Daha önce böyle bir kuşkuya düşmediyseniz, bu kuşkuyu ben düşürmüş olayım aklınıza – hem de bilimsel bir araştırmanın sonuçlarıyla...

Baylor Tıp Okulu’nda Read Montague’nin yaptığı bir araştırmanın sonuçları çok çarpıcı. Montague, kola içenlerin hangi kola markasını tercih ettiklerini ve bu içeceğe verdikleri tepkiyi ölçen bir test yaptı.
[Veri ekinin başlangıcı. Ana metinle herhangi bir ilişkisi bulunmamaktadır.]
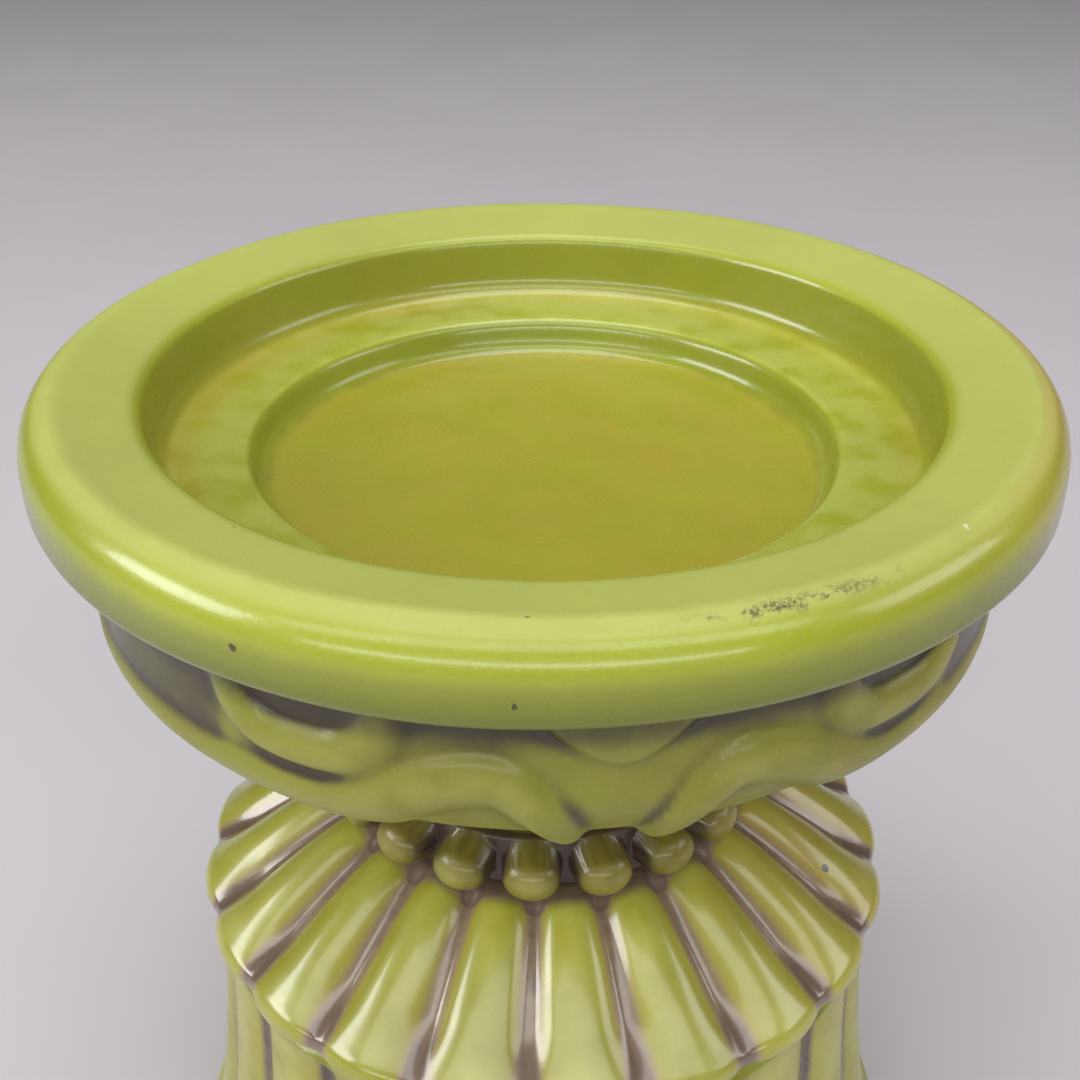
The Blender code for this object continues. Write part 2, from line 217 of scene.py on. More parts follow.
def pressed_felt():
    """Matted wool: long thin noise for the fibres, crossed in two directions, over a mottled green."""
    made, tree, place, shader = new_material("pressed_felt")
    along = put(tree, "Mapping", {"Vector": place, "Scale": (1.0, 0.22, 1.0)}).outputs[0]
    across = put(tree, "Mapping", {"Vector": place, "Scale": (0.22, 1.0, 1.0)}).outputs[0]
    fibres = sums(tree, "MAXIMUM", noise(tree, along, 3200, 2), noise(tree, across, 2900, 2))
    clumps = noise(tree, place, 420, 4, 0.6)
    green = blended(tree, between(tree, clumps, 0.3, 0.7), FELT_SHADE, FELT_GREEN)
    hairs = between(tree, fibres, 0.6, 0.8)
    colour = blended(tree, sums(tree, "MULTIPLY", hairs, 0.45), green, FELT_FIBRE)
    tree.links.new(colour, shader.inputs["Base Color"])
    tree.links.new(between(tree, clumps, 0.2, 0.8, 0.86, 0.98), shader.inputs["Roughness"])
    shader.inputs["Sheen Weight"].default_value = 0.35
    shader.inputs["Sheen Roughness"].default_value = 0.6
    nap = sums(tree, "ADD", fibres, clumps)
    bump = put(tree, "Bump", {"Height": nap, "Distance": 0.18 * MM, "Strength": 1.0})
    tree.links.new(bump.outputs[0], shader.inputs["Normal"])
    return made


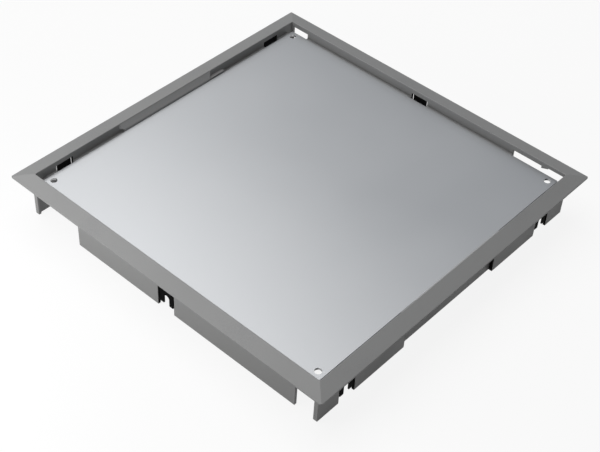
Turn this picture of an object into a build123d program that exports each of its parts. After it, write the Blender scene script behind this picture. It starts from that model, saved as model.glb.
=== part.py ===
from build123d import *
import os

# Square blank cover for a floor box: a one-piece moulded frame with a sloping rim, a skirt that
# drops into the opening in the floor, and a sheet metal plate that lies sunk inside the frame.
# Six black clips hang in windows of the skirt. Millimetres, +Z up, origin under the middle, at
# the foot of the skirt. The front is -Y. Half a turn about Z leaves the object as it was.

# Overall size
cutout_side = 244.0  # square opening in the floor
cutout_clearance = 0.25  # air on each side between the skirt and that opening
rim_overhang = 9.25  # how far the rim covers the floor outside the skirt
frame_height = 33.2  # foot of the skirt to the top of the lip
wall = 1.8  # thickness of the skirt, the lip and the ledge

# Rim section
rim_fall = 2.1  # drop of the sloping top from the lip to the outer edge
rim_edge = 0.8  # thickness left at the outer edge
lip_round = 0.45  # rounding along the inner edge of the lip
rim_round = 0.25  # rounding along the outer edge of the rim
rim_corner_round = 1.5  # rounding of the rim's four corners, seen from above
ring_depth = 3.6  # closed ring below the lip top, above all windows and gaps

# Cover plate and the ledge that carries it
plate_thickness = 1.5
plate_sink = 5.5  # lip top down to the plate, the recess for the floor covering
plate_gap = 2.8  # air between the plate edge and the lip
plate_corner_round = 0.8
plate_edge_round = 0.35
hole_diameter = 4.6
hole_inset = 5.0  # hole centre to the two nearest plate edges
ledge_support = 2.6  # how far the ledge reaches under the plate

# Gussets under the ledge
gusset_thickness = 1.5
gusset_height = 11.0
gusset_pitch = 24.0  # most that neighbouring gussets stand apart
gusset_margin = 5.0  # free wall between a gusset and a window, step, gap or corner

# Gaps in the front and back walls beside the corners, and the side walls' free ends there
long_gap = 42.5
short_gap = 17.2
end_bead = 1.2  # extra thickness along the free ends of the side walls
nib_inset = 17.35  # skirt corner to the middle of the small tooth in a long gap
nib_width = 5.2
nib_depth = 1.8

# Middle of the two side walls, set inwards to guide the plate
step_length = 89.0  # length of the hollow that this leaves outside
step_plate_clearance = 0.3  # air between the plate edge and the middle wall
step_shoulder = 4.4  # shoulder of the step below the lip top

# Clips and their windows
clip_width = 11.2
clip_thickness = 0.8
clip_recess = 0.45  # face of a clip behind the outer face of the skirt
clip_lift = 4.0  # foot of a clip above the foot of the skirt
clip_slot_width = 4.4
clip_slot_height = 7.6
clip_foot_round = 0.5
clip_seat = 1.2  # how far the head of a clip reaches up into the rim
seat_clearance = 0.05  # air round that head
window_side_gap = 1.4  # air on each side of a clip
side_window_inset = 25.05  # skirt corner to the middle of a window in a side wall

# Places that follow from these sizes
half_skirt = cutout_side / 2 - cutout_clearance
half_lip = half_skirt - wall
half_plate = half_lip - plate_gap
half_ledge = half_plate - ledge_support
rim_top = frame_height - rim_fall
rim_bottom = rim_top - rim_edge
ring_bottom = frame_height - ring_depth
plate_bottom = frame_height - plate_sink - plate_thickness
ledge_bottom = plate_bottom - wall
step_inner = half_plate + step_plate_clearance
step_outer = step_inner + wall
shoulder_top = frame_height - step_shoulder
shoulder_bottom = shoulder_top - wall
half_step = step_length / 2 + wall
half_window = clip_width / 2 + window_side_gap
side_window_offset = half_skirt - side_window_inset
clip_outer = half_skirt - clip_recess
clip_inner = clip_outer - clip_thickness
clip_top = rim_bottom + clip_seat
nib_start = nib_inset - nib_width / 2 - half_skirt
nib_end = nib_start + nib_width
wall_start = long_gap - half_skirt
wall_end = half_skirt - short_gap

# Every side is modelled as the front, where -Y points out, and then turned by quarter turns
front, right, back, left = 0, 1, 2, 3
clip_spots = {
    "front_clip": (front, 0.0),
    "right_front_clip": (right, -side_window_offset),
    "right_rear_clip": (right, side_window_offset),
    "rear_clip": (back, 0.0),
    "left_rear_clip": (left, -side_window_offset),
    "left_front_clip": (left, side_window_offset),
}


def turned(side, piece):
    """Turn a piece made for the front to its own side of the square."""
    return Rot(0, 0, 90 * side) * piece


def slab(along, across, height):
    """Straight-sided block: (start, end) along the wall, (outer, inner) from the middle, (low, high)."""
    outline = Rectangle(along[1] - along[0], across[0] - across[1], align=(Align.MIN, Align.MIN))
    return extrude(Pos(along[0], -across[0], height[0]) * outline, height[1] - height[0])


def across_plane(place):
    """Plane across the front wall: its X runs inwards, its Y runs up."""
    return Plane(origin=(place, 0, 0), x_dir=(0, 1, 0), z_dir=(1, 0, 0))


def wall_plane(place, depth):
    """Plane along the front wall at a depth from the middle: its X runs along, its Y up."""
    return Plane(origin=(place, -depth, 0), x_dir=(1, 0, 0), z_dir=(0, -1, 0))


def swept_ring():
    """Rim, lip and skirt in one section, carried round the square with mitred corners."""
    rim_reach = half_skirt + rim_overhang
    section = Polyline(
        (-half_lip, 0),
        (-half_lip, frame_height),
        (-rim_reach, rim_top),
        (-rim_reach, rim_bottom),
        (-half_skirt, rim_bottom),
        (-half_skirt, 0),
        close=True,
    )
    profile = make_face(section)
    lip_corner = profile.vertices().sort_by(Axis.Y)[-1]
    profile = fillet(lip_corner, min(lip_round, wall / 3))
    rim_corner = profile.vertices().sort_by_distance((-rim_reach, rim_top))[0]
    profile = fillet(rim_corner, min(rim_round, rim_edge / 3))
    corners = [(1, -1), (1, 1), (-1, 1), (-1, -1)]
    route = [(0, -half_skirt)] + [(x * half_skirt, y * half_skirt) for x, y in corners]
    path = Polyline(*route, close=True)
    ring = sweep(across_plane(0) * profile, path=path, transition=Transition.RIGHT)
    outline = RectangleRounded(2 * rim_reach, 2 * rim_reach, rim_corner_round)
    return ring & extrude(outline, frame_height)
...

Kola içicilerinin markalarına sadakati malum. İki büyük rakipten biri, pazarlama işlerini epey iyi yapar. Bugün Noel Baba kıyafeti dediğiniz o kırmızı-beyaz kıyafetin bu markanın renkleri olduğunu ve Noel Baba’nın bugünkü tanıdık haliyle ilk defa bu firmanın reklam kampanyasında arzıendam ettiğini pek kimse bilmez. Anlayacağınız, pazarlama işinde epey iyiler. İki firma da, büyük reklam kampanyalarıyla, ürünlerini satmada büyük başarı gösterirler ve bu markaların fanatikleri iki markaya ait kolaların tadını birbirinden kesinlikle ayırabileceğini iddia ederler.

Deneyde, önce isimsiz bardaklarda kolalar verilir ve görülür ki kimse farkı ayırt edemiyor. Ama denekler ısrarcıdır. Bu sefer herkese yine iki bardak verilir. Birinin üzerinde marka yazmamakta, diğerinde ise bu reklam işlerini iyi yapan büyük firmanın ismi bulunmaktadır. İki bardakta da aynı kola vardır. Tadanların %85’i, üzerinde marka yazanın daha lezzetli olduğunu söyler.

Deneyi ileri götüren Montague, işi insanların beğenisine bırakmayıp daha derine inmeye karar verir ve bu kez kolayı içecek kişileri MR cihazına bağlayıp tepkilerini ölçmeye karar verir. Kolalardan büyük ve başarılı pazarlamasıyla ünlü olanının görüntüsü bile verildiğinde, daha kolayı içmemiş olanların beyin fonksiyonlarında hızlanma görülür. Diğer marka gösterildiğinde ise herhangi bir hareketlenme olmaz. Yani, sadece görüntüsü bile o kolanın daha lezzetli olduğu hissi uyandırmaktadır. Deneyi yorumlayan Montague kulağa korkunç gelen bir şekilde açıklıyor insanların verdiği tepkiyi: “Bu içecekleri tüketen insanların sinir sistemlerine kendini gizlice yerleştiren görsel imgeler ve pazarlama mesajları bulunuyor. Bu kültürel mesajlar, tat alma duyusunu etkileyebilir.”

Sonuç olarak, reklamların sinir hücrelerimizi bile etkileyecek bir gücü olduğu kesin. Yani gittiğiniz o çok iyi restoranın yemekleri aslında o kadar da lezzetli olmayabilir. Ama önemli olan ne kadar lezzetli olduğu mu, yoksa sizin orayı ne kadar lezzetli hissettiğiniz mi?